Ruben Amorim

Why Ruben Amorim abandoning 3-4-3 could spell disaster for Manchester United


There it was, the moment everyone had been waiting for, fittingly buried beneath a game of circus-level carnage at Old Trafford.

Ruben Amorim has abandoned the 3-4-3 formation. The result was a wild and maddening 90 minutes even by his high bar as Manchester United manager.

Like a politician carefully laying the groundwork for a costly U-turn, rumours of Amorim’s formation somehow made their way onto The Athletic website on the day of the 4-4 draw against Bournemouth, although actually seeing Amorim let go of his only non-negotiable – of the principle by which his tactical ideology was to be judged – was still pretty shocking.

So was the chaos that ensued. For the opening 70 minutes Man Utd hovered somewhere between their usual 3-4-3 and a 4-3-3, with Leny Yoro drifting so far into the right-back position that Gary Neville on Sky Sports co-commentary memorably called it a “secret back four”.

There was no secret in the final 20 minutes. Amorim put it up in neon lights with an extremely aggressive 4-2-4 formation that included so many attacking players two of them, Bryan Mbeumo and Benjamin Sesko, literally bumped into each other during the counter-attack that ended in Matheus Cunha’s strike for 4-3.

At this point Amorim could have switched back to 3-4-3 and put the brakes on to hold out for the win, which is why, for a manager acutely aware of the politics and the optics, it is worth pausing on Amorim’s decision not to revert to type. Instead he let the madness of the 4-2-4 play out, right through the Bournemouth equaliser and on into the dying seconds, when David Brooks missed two glorious chances to win the match.
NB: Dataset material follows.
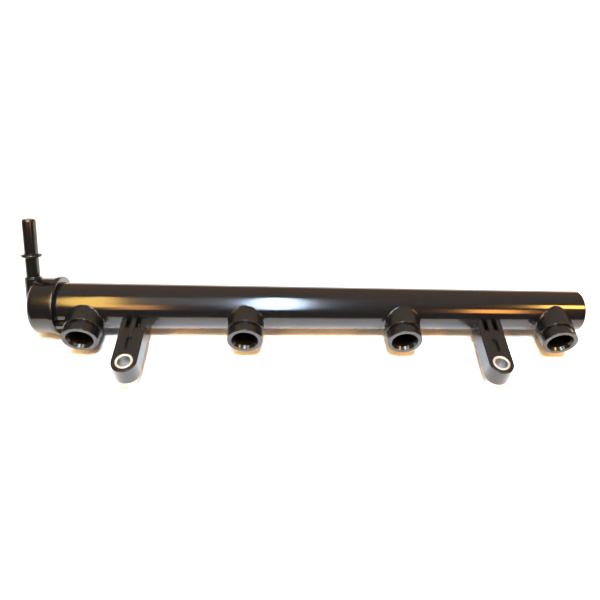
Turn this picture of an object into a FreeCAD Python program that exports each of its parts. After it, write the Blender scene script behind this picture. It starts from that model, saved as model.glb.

Although it would be absurd to suggest Amorim didn’t want to win this match, there is some merit in theorising he wanted people to see how ridiculous and porous in defence four-at-the-back can be. Perhaps using a back four in such a kamikaze style was Amorim’s way of taking aim at those who thought losing the 3-4-3 is all it would take to solve United’s problems.

“We are not winning games [because of] the details,” he told Sky Sports after the game. “It is not [about] back three, back four, or back five.” Here was evidence, of a sort.

And Amorim does have a point. Pundits analyse the 3-4-3 formation as if they were talking about the rigid lines of table football, when in reality there is plenty of shape-shifting from within that structure. As defenders jump out to press and forwards drop back to build attacks, the formation often morphs into various different shapes, just as the modern 4-3-3 so often turns into a 3-2-5. As Pep Guardiola once said, formations are just telephone numbers.

But if we are overanalysing Amorim’s 3-4-3 or indeed his decision to renounce it on Monday, well, that’s his fault. It is unusual for a manager’s tactical system to be scrutinised so heavily by even the most casual of fans but holding dogmatically to a single idea for so long encourages that discussion and puts the manager in a trap of his own making. The longer he held to it the more his bloody-mindedness was blamed and the more concession to public demand would look like weakness; loss of control; the end of his authority over populism.

With that in mind the timing of the formation change also suggests politicking. Man Utd have lost one of their last ten matches and are just outside the Champions League places. Pressure upon Amorim has rarely felt lighter, allowing him to take ownership and authority of the call to implement a back four. He can fairly claim this was not forced upon him by outside noise; is not a desperate act to save his skin.

That will help his cause, but only a little, because there is no getting away from the fact that Amorim has crossed the Rubicon. When you deliberately headline your formation as the symbol of the project, you choose to live or die by it.

Moving forward from here will be more challenging than ever. Find success with the back four and it will throw the spotlight on Amorim’s previous stubbornness, risking indignation he did not switch earlier and inviting questions about his tactical chops. Continue with the 3-4-3 and, unless Man Utd hit form, calls for the back four will grow substantially louder. The red line has already been crossed. So why not cross it again?

United have enjoyed free midweeks this season but that all changes with a sequence of five matches in 19 days over Christmas, during which time Amad Diallo and Bryan Mbeumo will be away at AFCON. It was always going to be a tough few weeks, perhaps even a decisive period in a project that continues to teeter on the edge of crisis.

But now that the genie is out of the bottle Amorim has made the task a whole lot more difficult.